Monday, 4 February 2019

A. Edward Siecienski: The Last Supper as Passover Meal: The Patristic View

In the eleventh century, as Christian East and West were splintering apart, a debate emerged about the type of bread to be used in the Eucharist — leavened (East) or unleavened (West).In this controversy both sides used the Scriptures to justify their respective positions, the Latins maintaining that according to the synoptic gospels the Last Supper was a Passover meal and thus Jesus would have used unleavened bread for the institution of then eucharist, while the East, using the Johannine chronology, held that the Last Supper was held before Passover, which is why the Bible speaks of Jesus using artos or regular bread. The problem of dating of the Last Supper was not new, and many of the church fathers had already spoken, directly or indirectly, about the issue in their commentaries on the Scriptures and in some of the “harmonies” of the gospels attempted in the patristic period.
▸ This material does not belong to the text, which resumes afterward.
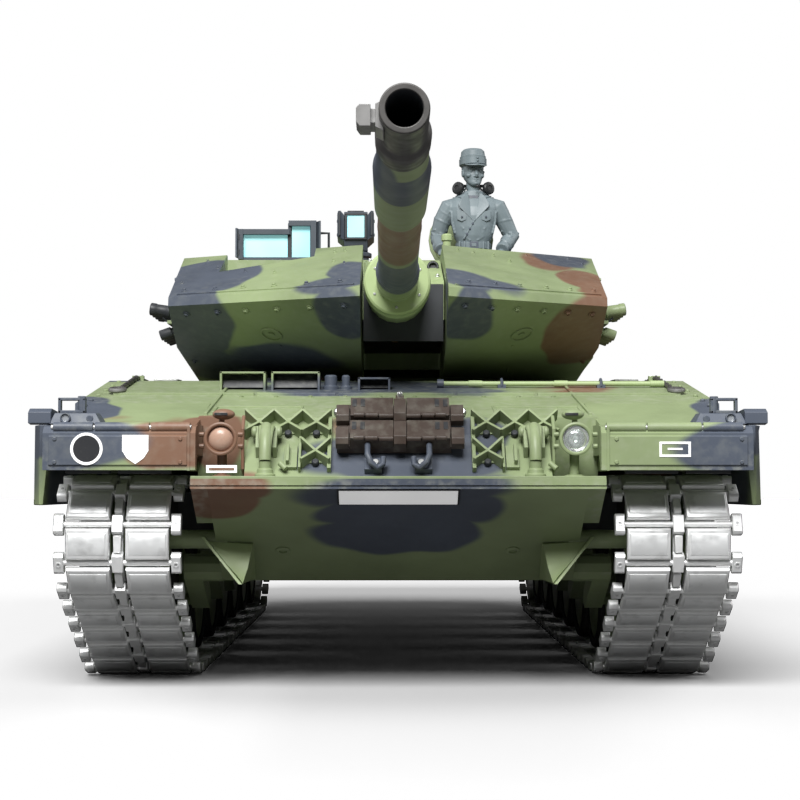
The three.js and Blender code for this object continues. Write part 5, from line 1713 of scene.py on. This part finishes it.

Among the Latin fathers Tertullian, Jerome, and Augustine all addressed the issue, as did Origen, Chrysostom, and John of Damascus in the Greek-speaking East. This paper addresses the dating of the Last Supper, especially in relation to the Passover, in the patristic corpus, asks whether the fathers ever achieved any consensus on the issue, and lastly what role this consensus (if any) played in later debates about the type of bread to be used in the Eucharist.